Thursday, December 18, 2014

Articles and interviews - Eddie Redmayne and Felicity Jones on working with each other

GLAMOUR: EXCLUSIVE: Eddie Redmayne won’t sing at the Oscars

...Eddie Redmayne told Leanne Bayley all about wooing the director James Marsh over four or five beers at the pub, about how terrified he was for Stephen Hawking to see the finished movie. He also said that if he wins an Oscar, he won't get up on stage and sing, BUT he did admit that he would "probably" fall over like Jennifer Lawrence because, well, he's a bit "shambolic". His words not ours....
Q: You've been friends with Felicity Jones for a long time, do you think that your friendship helped with the love story of Stephen and Jane?
A: I do, yeah. I've known Felicity for like 10 years and she is the most brilliant [actress]. And I've always wanted to work with her, and what was great about this is Jane and Stephen's relationship is pretty intense and complicated and having a friend playing opposite you meant that we could just jump in and start working together and challenging each other and so it was great.

Q: We don't want to jinx anything but there's major Oscars buzz about this movie. So if you won - hypothetically speaking - do you think you would be more likely to fall over like Jennifer Lawrence, forget to thank someone really special, or break into song?
A: Break into song! Oh my god, can you imagine someone getting up and then breaking into song? Probably both of 
the first two combined, I'm a bit shambolic and quite forgetful so probably all the above....


Harper's Bazaar: 

...“We became really affectionate on set about Jane and Stephen – they’re such extraordinary people,” she explains. “We wanted to be sensitive towards their situation and their openness allowed us to explore the way we find humour and lightness in these difficult times.”

One of the film’s major successes is the on-screen chemistry between Redmayne and Jones, with both totally inhabiting their roles.
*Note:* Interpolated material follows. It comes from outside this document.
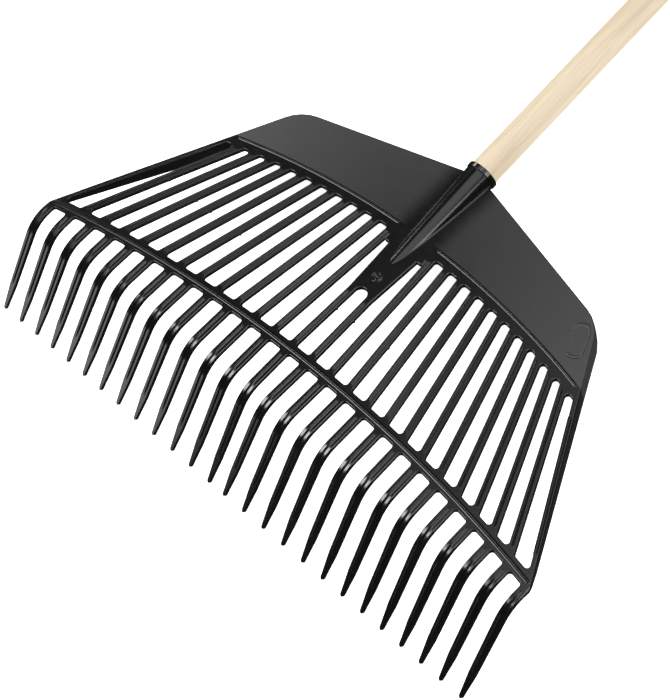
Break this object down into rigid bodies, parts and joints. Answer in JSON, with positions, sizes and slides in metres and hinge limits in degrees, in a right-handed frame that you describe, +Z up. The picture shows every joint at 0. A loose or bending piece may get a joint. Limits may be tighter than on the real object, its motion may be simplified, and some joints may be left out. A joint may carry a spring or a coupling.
{
  "type": "leaf rake",
  "caption": "Wide fan-shaped plastic leaf rake: slatted head with curved spring tines, an arched cross bar and a conical socket on a long round wooden handle.",
  "frame": {"origin": "centre of the rake's outline seen from above, on the ground that the points of the tines and the end of the handle rest on", "axes": "+X across the head, +Y towards the free end of the handle, +Z up; the tines point to -Y and down"},
  "size_m": [0.622, 1.766, 0.0633],
  "materials": {
    "head_plastic": "satin black injection-moulded polypropylene",
    "handle_wood": "pale smooth-turned softwood, clear sealed",
    "screw_steel": "zinc-plated steel"
  },
  "bodies": {
    "root": {"handle": "handle_wood", "fixing_screw": "screw_steel", "handle_socket": "head_plastic", "shoulder_left": "head_plastic", "shoulder_right": "head_plastic", "centre_tongue": "head_plastic", "cross_bar": "head_plastic", "side_rail_left": "head_plastic", "side_rail_right": "head_plastic", "slat_02": "head_plastic", "slat_03": "head_plastic", "slat_04": "head_plastic", "slat_05": "head_plastic", "slat_06": "head_plastic", "slat_07": "head_plastic", "slat_08": "head_plastic", "slat_09": "head_plastic", "slat_10": "head_plastic", "slat_11": "head_plastic", "slat_12": "head_plastic", "slat_13": "head_plastic", "slat_14": "head_plastic", "slat_15": "head_plastic", "slat_16": "head_plastic", "slat_17": "head_plastic", "slat_18": "head_plastic", "slat_19": "head_plastic", "slat_20": "head_plastic", "slat_21": "head_plastic", "slat_22": "head_plastic", "slat_23": "head_plastic", "slat_24": "head_plastic", "slat_25": "head_plastic", "tine_01": "head_plastic", "tine_02": "head_plastic", "tine_03": "head_plastic", "tine_04": "head_plastic", "tine_05": "head_plastic", "tine_06": "head_plastic", "tine_07": "head_plastic", "tine_08": "head_plastic", "tine_09": "head_plastic", "tine_10": "head_plastic", "tine_11": "head_plastic", "tine_12": "head_plastic", "tine_13": "head_plastic", "tine_14": "head_plastic", "tine_15": "head_plastic", "tine_16": "head_plastic", "tine_17": "head_plastic", "tine_18": "head_plastic", "tine_19": "head_plastic", "tine_20": "head_plastic", "tine_21": "head_plastic", "tine_22": "head_plastic", "tine_23": "head_plastic", "tine_24": "head_plastic", "tine_25": "head_plastic", "tine_26": "head_plastic"}
  },
  "joints": []
}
Jones explains that it was their similar way of working which made the partnership such a success.

“We’ve grown up together in many ways,” she says. “We’ve both been acting for a very long time and have seen each other’s work and have a huge respect for each other. We both worked in the theatre at the Donmar Warehouse with Michael Grandage; he’s been a mentor to both of us. So we use a lot of the practices we learnt in the theatre and brought them to this film. We were always trying to get below the surface. We were constantly pushing each other – we cared so much about each other’s performances.”...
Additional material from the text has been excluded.